The greater variety of systems in complex fire engineered buildings, such as smoke extraction and pressurisation systems require detailed PPM programmes. Complex ‘cause and effect’ matrices are often linked to the automatic fire detection. Changes to the building, its usage, or the procedures, may render these inappropriate. Consequently, systems of scheduling PPM and record keeping are very important in ensuring the relevant systems are maintained in working order. The fire risk assessor will need to investigate these as part of his risk assessment.

CONCLUSION
This article highlights the many special factors that need to be considered in undertaking a fire risk assessment in a complex fire engineered building.
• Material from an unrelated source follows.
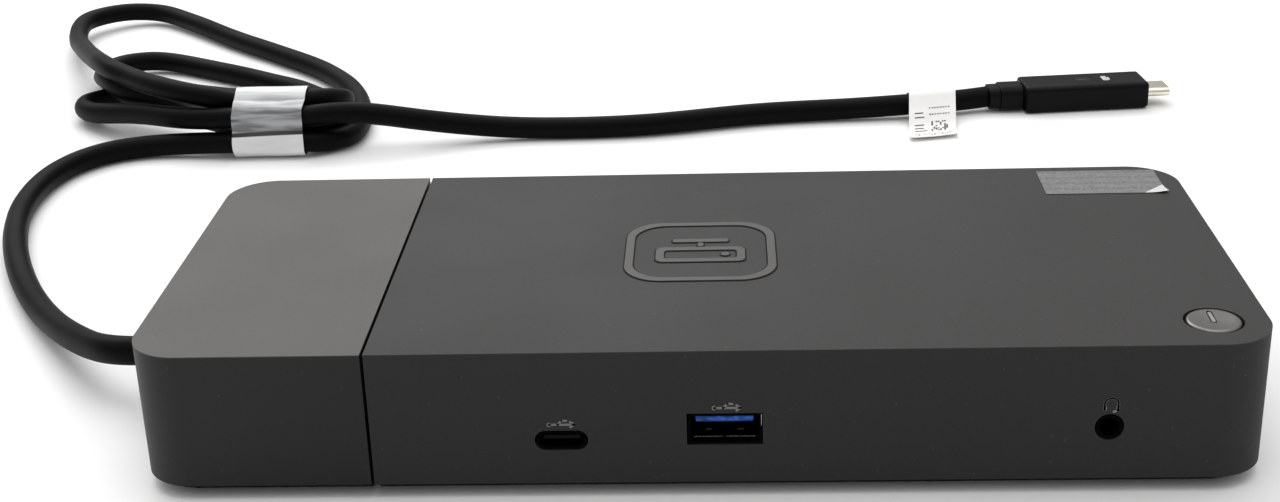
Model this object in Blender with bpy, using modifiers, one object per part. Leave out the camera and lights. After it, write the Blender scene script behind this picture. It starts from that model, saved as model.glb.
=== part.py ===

There are a myriad of specialist questions under each of the four areas of: passive fire protection, active fire protection, operational requirements and planned preventative maintenance that need detailed answers. Undertaking such a risk assessment is not for the feint hearted and can probably only be undertaken by a qualified fire safety engineer.

Simpler buildings also need qualified and experienced people (although to a lower level) to undertake fire risk assessments.   Consequently the ASFP fully supports efforts being made by the fire risk assessor industry to develop a set of agreed competencies, experience and qualifications in preparation for a national register of fire risk assessors.

The ASFP, in line with its policy promoting third party certification for the manufacture and installation of passive fire protection products, supports those schemes which require full third party certification, either for individual assessors under a personnel certification scheme, or for companies who employ assessors under a company scheme. Any such schemes will need to be accredited by UKAS – the UK body responsible for accrediting certification bodies – to ensure credibility. It is only in this way will we see the status of the profession of fire risk assessor rise to the level that it deserves.